The difference in El Nino’s status from June to July was dramatic. The CPC’s June outlook gave a 66% chance of El Nino continuing during June-August, and 50-55% thereafter. In contrast, the July update says there is a 60% chance of a return to neutral conditions by July-September.

A few days ago, the Australian weather bureau had issued an El Nino “inactive” alert, saying there was little sign of El Nino or La Nina developing in the coming months. The Australian agency has a higher threshold for declaration of El Nino conditions.

Meanwhile, monsoon in July has been 22% above normal and the overall rain deficit since June 1 has reduced to 12%, from 33% at the end of last month. However, rainfall across the country, particularly central and northwest India, is expected to reduce over the next three-four days because of a brief lull in the monsoon. South India is expected to get some rain during this period, Pai said.

Kharif sowing improves

As expected, the wet start to the month of July has given a boost to the sowing of kharif crops, which had so far lagged behind due to poor rains.

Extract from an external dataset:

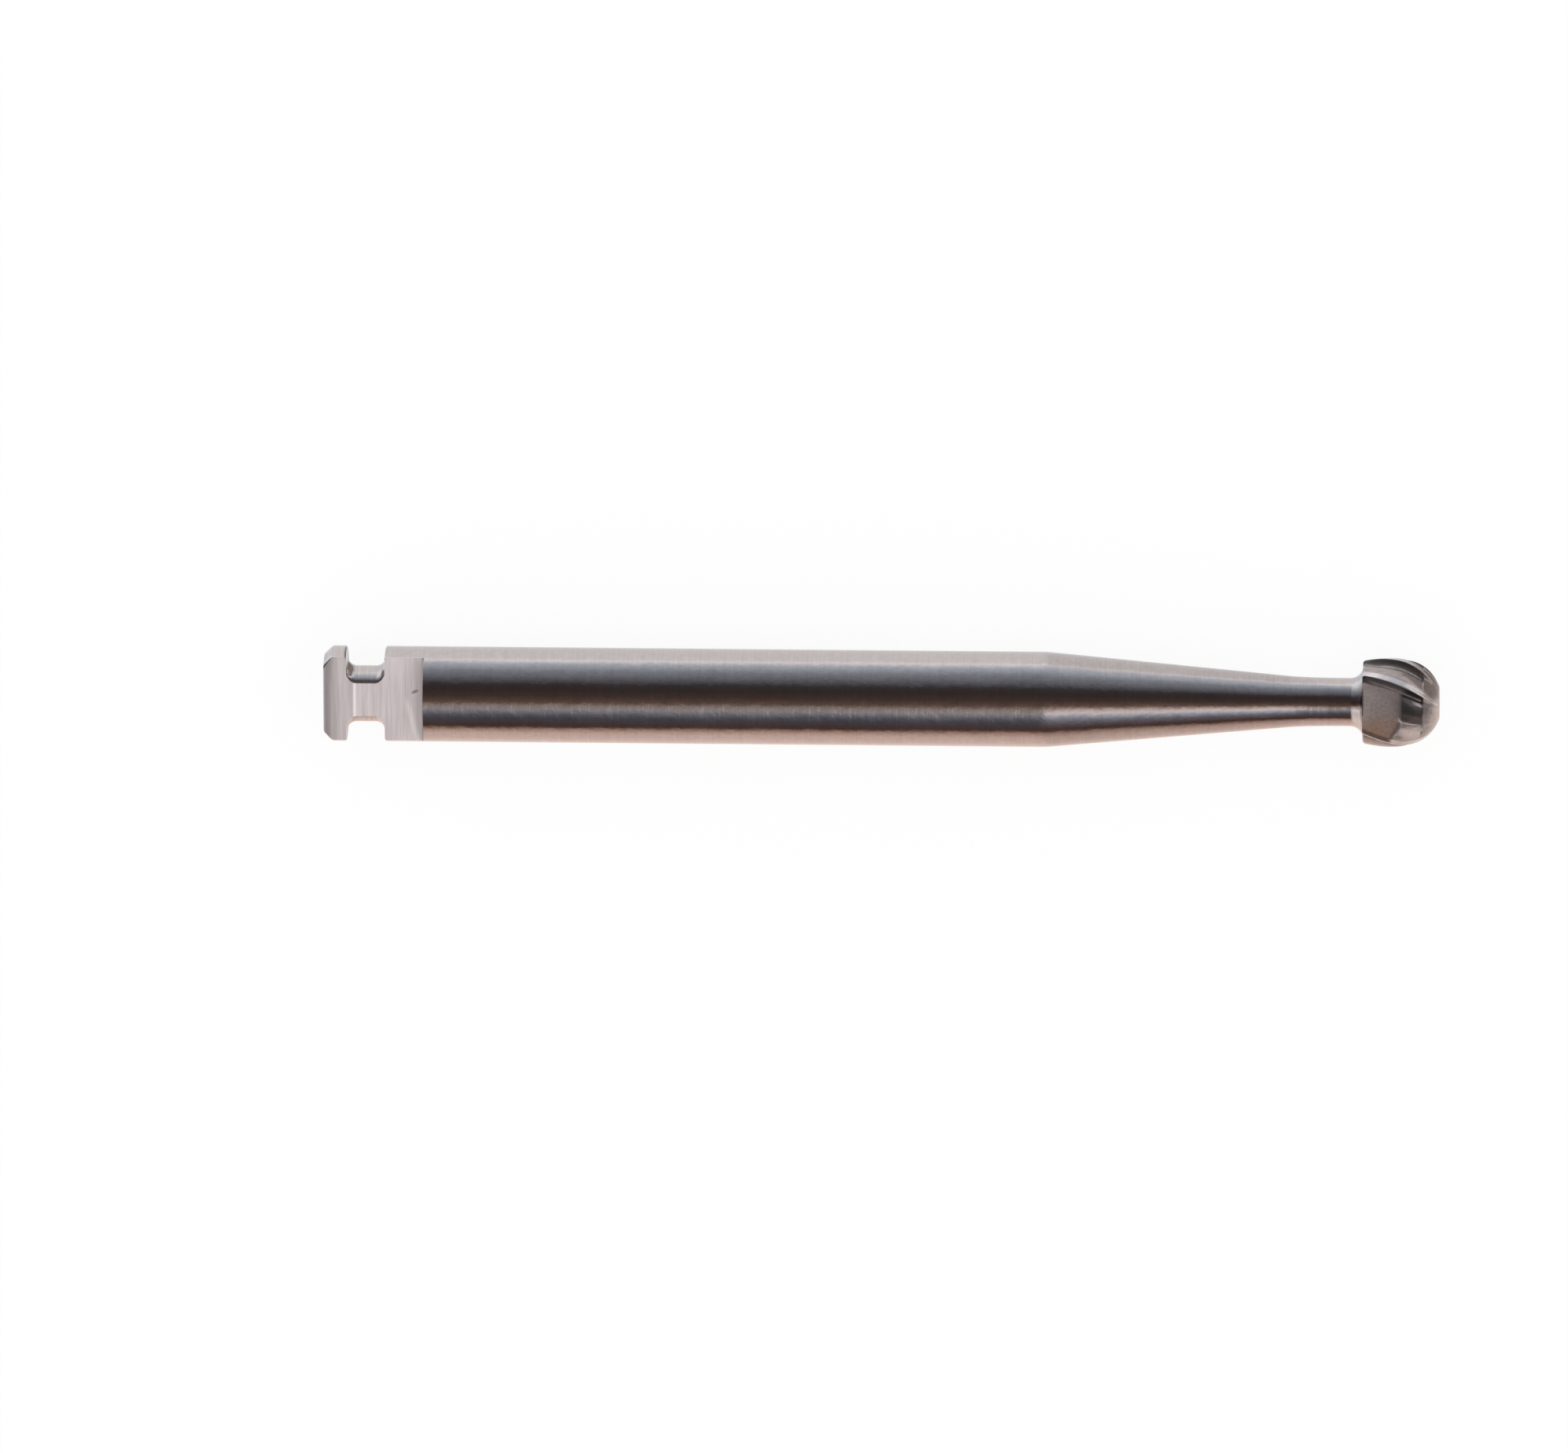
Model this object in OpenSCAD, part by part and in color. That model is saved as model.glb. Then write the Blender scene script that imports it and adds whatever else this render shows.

Overall kharif sowing was 7.5% below the normal for the corresponding week, according to figures released by the agriculture ministry on Friday. This is a considerable improvement over the last week’s figures that showed a 27% lag in sowing activity.

The lag in paddy sowing narrowed to 19% from 34% last wzeek, on back of good rainfall in several rice-growing areas in east and central India, as well as east Uttar Pradesh. The sowing of pulses, which had a huge shortfall of 71% last week, has rapidly improved and the current shortfall is 30%. Similar improvements were seen in oilseeds and course cereals, although sowing still remains less than normal.